A cataract is the clouding of the eye's natural lens (also known as the crystalline lens) which lies behind the iris and the pupil. Cataracts are the most common cause of vision loss in people over age 40 and are the leading cause of blindness in the world. Cataracts predominantly occur in the aging population. There are also forms of cataracts that occur that are congenital in nature, occur due to medication side effects, or complications of systemic diseases. 

Signs and symptoms

Cataracts usually progress slowly. Major symptoms of cataracts include experiencing hazy vision, requiring more light to see clearly, increasingly difficulty with glare especially during night driving, and changes in color perception. 

Prevention

There is a great deal of research that is sometimes in conflict regarding preventing or slowing cataract progression.

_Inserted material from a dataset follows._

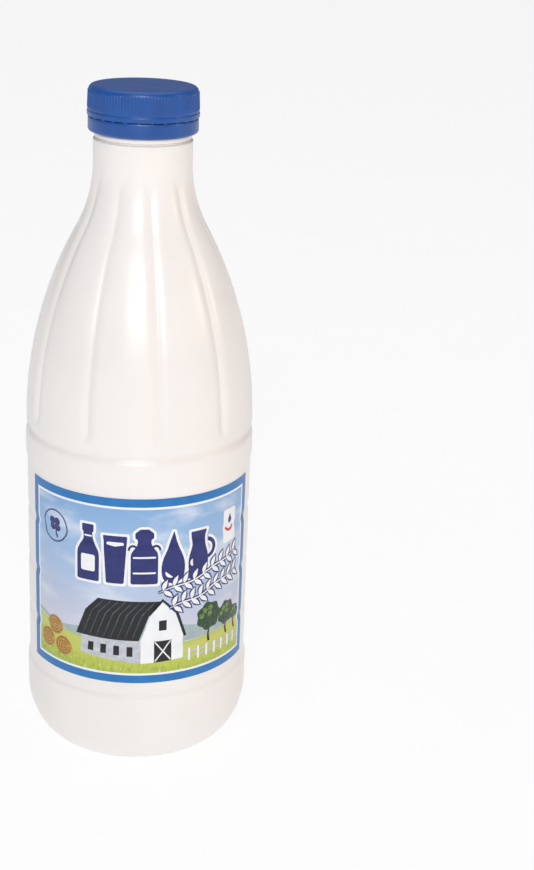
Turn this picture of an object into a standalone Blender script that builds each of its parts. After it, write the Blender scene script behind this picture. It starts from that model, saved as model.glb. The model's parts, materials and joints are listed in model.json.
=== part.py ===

One large study suggested that higher dietary intakes of vitamin E, lutein, and zeaxanthin significantly decreased cataract development/progression. The most important set that can be taken is to protect against harmful UV radiation by wearing protective sunglasses when outdoors. 

Treatment

When symptoms begin to appear, the best course of action is to ensure that you are wearing your most current spectacle prescription with anti-reflective coating. Others find increasing lighting for difficult tasks to be helpful. Once the cataract has progressed enough to seriously impair your vision, it is important to consider cataract extraction. 


Cataract surgery has become the best way to improve the quality of your vision. A surgeon removes the cloudy lens and replaces it with a plastic intraocular lens (IOL) that improves your vision at distance. There are more advanced IOLs available that correct astigmatism, near vision, or provide an extended range of focus.